FAQ: Common Questions About Qualitative Movement Mapping
How often should I update the qualitative standard? Revisit the standard every 4 to 6 weeks, or after a significant weight increase. As the athlete gets stronger, the movement may change, and the standard should evolve.
Can I use this for all strongman events? Yes, but some events are more technique-dependent than others. Stone loading, log press, and axle deadlift benefit heavily from qualitative mapping. Events like the truck pull or farmer's walk rely more on raw strength and endurance, but mapping can still help with positioning and pacing.
What if the athlete disagrees with the standard? That is valuable feedback. Ask the athlete to explain their reasoning. Often, they feel a different position that works better for them.
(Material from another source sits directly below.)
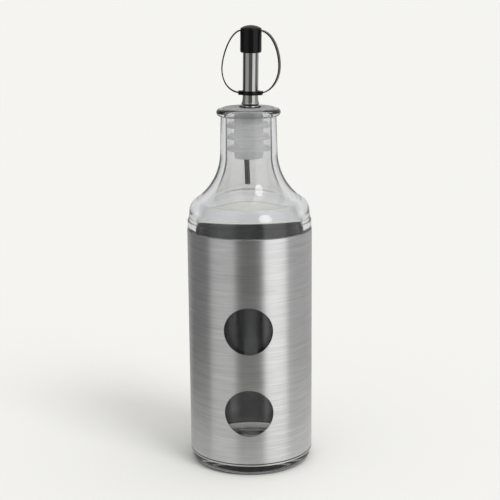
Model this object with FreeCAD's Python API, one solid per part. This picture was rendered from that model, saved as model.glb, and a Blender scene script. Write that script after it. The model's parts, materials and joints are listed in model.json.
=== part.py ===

Film both approaches and compare. The standard should be a collaboration, not a decree.
Do I need to measure angles precisely? No. The qualitative approach uses descriptors like 'stone stays close' or 'hips drive vertically.' If you find that precise angles help you communicate, use them, but the goal is not measurement—it is pattern recognition.
How do I know if a deviation is critical? Apply the 'five-rep test.' If the deviation appears on 4 out of 5 reps at competition weight, it is likely a pattern, not an outlier. If it appears only on the last rep of a set, it may be fatigue-related and less critical.
Can this replace technique coaching? No. Qualitative mapping is a tool to guide coaching, not a replacement. It helps you decide what to coach and when to coach it. The actual cueing, drill design, and feedback remain part of the coach's skill set.
What is the first step for someone new to this? Pick one event you train regularly. Film three working sets at your heaviest weight. Watch the footage without taking notes—just observe. Then write down one thing that surprised you. That is your starting point.